Latino immigrant, African-American struggles linked

Rev. Phil Lawson, a Civil Rights Movement veteran, put the journey in context: “SB 1070 harkens back to the worst times in our nation’s history. This law targets Latinos, but who will be next? The same legislature that passed SB 1070 also passed a law requiring President Obama to show his birth certificate to be on the ballot in 2012; and we cannot forget Arizona long refused to honor the legacy of Dr. Martin Luther King Jr. I firmly believe the Black and Latino quest for liberty and justice is one.”

While in Arizona, the group toured detention centers where immigrants are imprisoned, held a press conference at the state capitol and met with Rev. Warren Stewart of Phoenix’s First Institutional Baptist Church. Stewart helped lead the fight to win recognition for MLK Day and opposes the discriminatory SB 1070. The delegation also discussed plans for a 2010 Arizona “freedom summer” with three civil rights organizers of the original 1964 Mississippi Freedom Summer and 20 other ministers from African American and Latino communities.

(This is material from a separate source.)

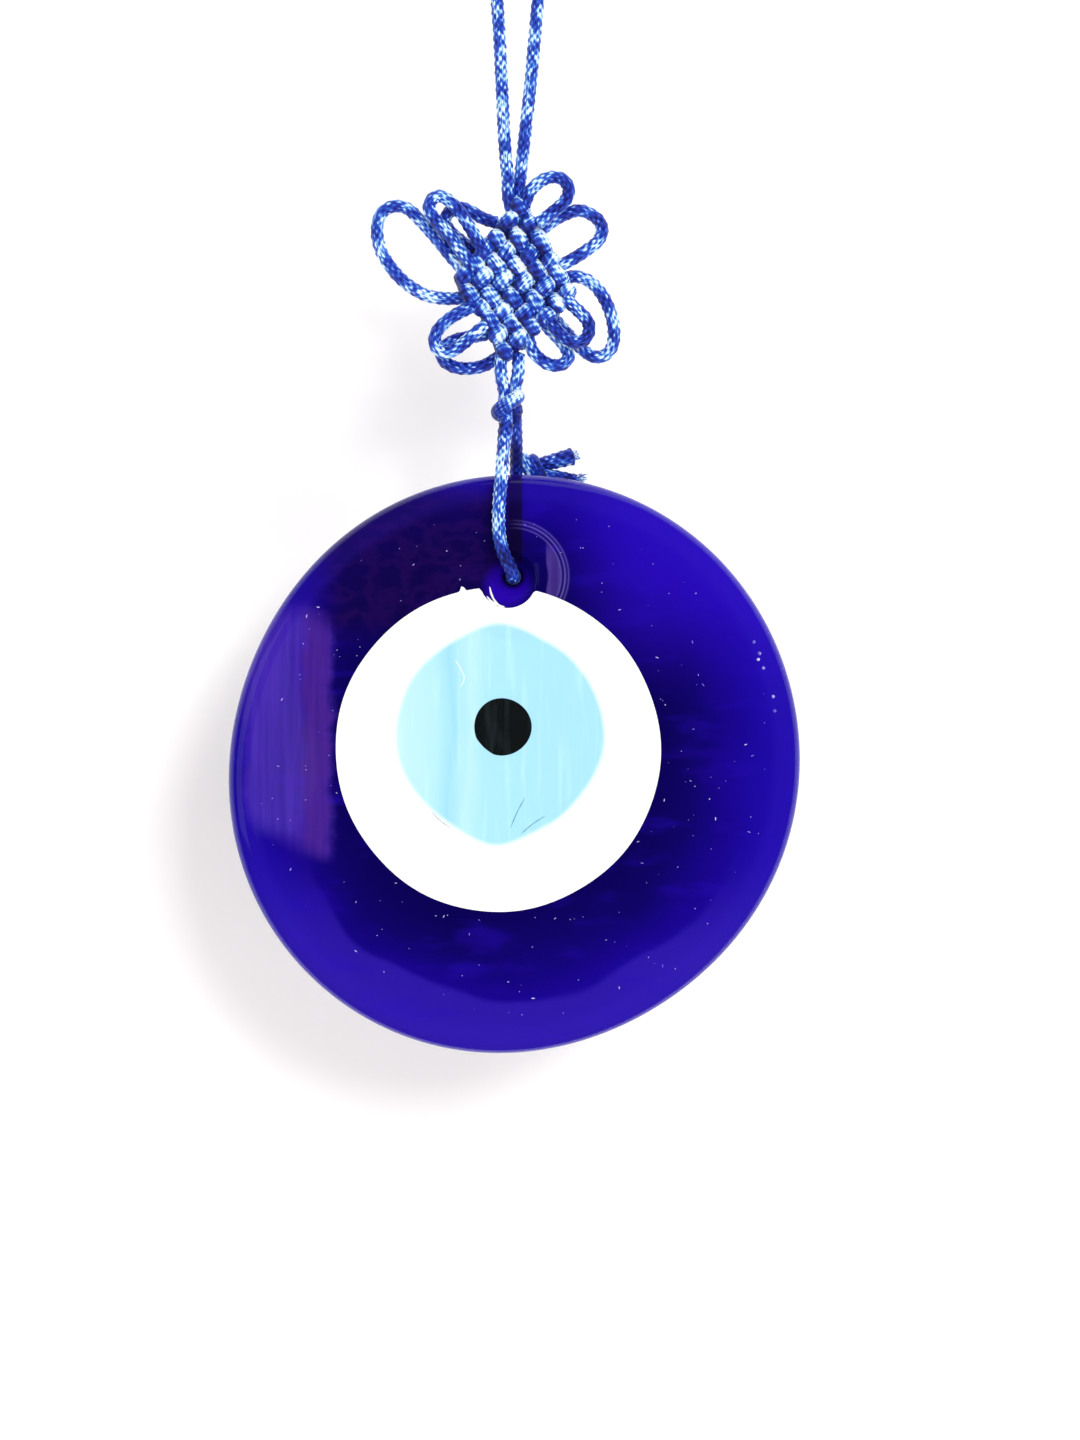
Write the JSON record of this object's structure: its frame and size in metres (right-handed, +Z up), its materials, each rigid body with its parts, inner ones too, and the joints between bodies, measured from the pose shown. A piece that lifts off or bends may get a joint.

“SB 1070 harkens back to the worst times in our nation’s history. This law targets Latinos, but who will be next?” – Rev. Phil Lawson

Making the journey to Arizona were Rev. Phil Lawson; Pastor BK Woodson, Bay Area Christian Connection, Oakland; Rev. Gregory Brown, Miracles of Faith Community Church, Oakland; Rev. Jethroe Moore, president, NAACP San Jose/Silicon Valley Chapter; Gerald Lenoir, executive director, Black Alliance for a Just Immigration; and Linda Burnham, activist and writer. Interfaith Committee for Worker Justice, Black Alliance for Just Immigration and East Bay Housing Organizations co-organized the delegation.

Why immigration?

Rev. Woodson worries that economic pain is helping to “carve a new scapegoat”: immigrants. But along with Rev. Lawson and a growing group of Black pastors, he sees another way forward. The African-American community’s more than 200 years of struggle for full citizenship and human rights will be strengthened by building alliances with immigrants, who often face severe exploitation at the hands of large corporations. In a new statement (available at workingeastbay.org/clergy_statement), these pastors say: “As African Americans, we still endure the pain and suffering of exploitative systems destined to harm us disproportionately, but our pain will not silence us to the pain inflicted upon others.”

In the shadow of Arizona’s capitol, Rev. Woodson proclaimed: “Instead of laws that divide us from one another and destroy communities, we need to come together and find real solutions so we can build a better future for all of God’s children.”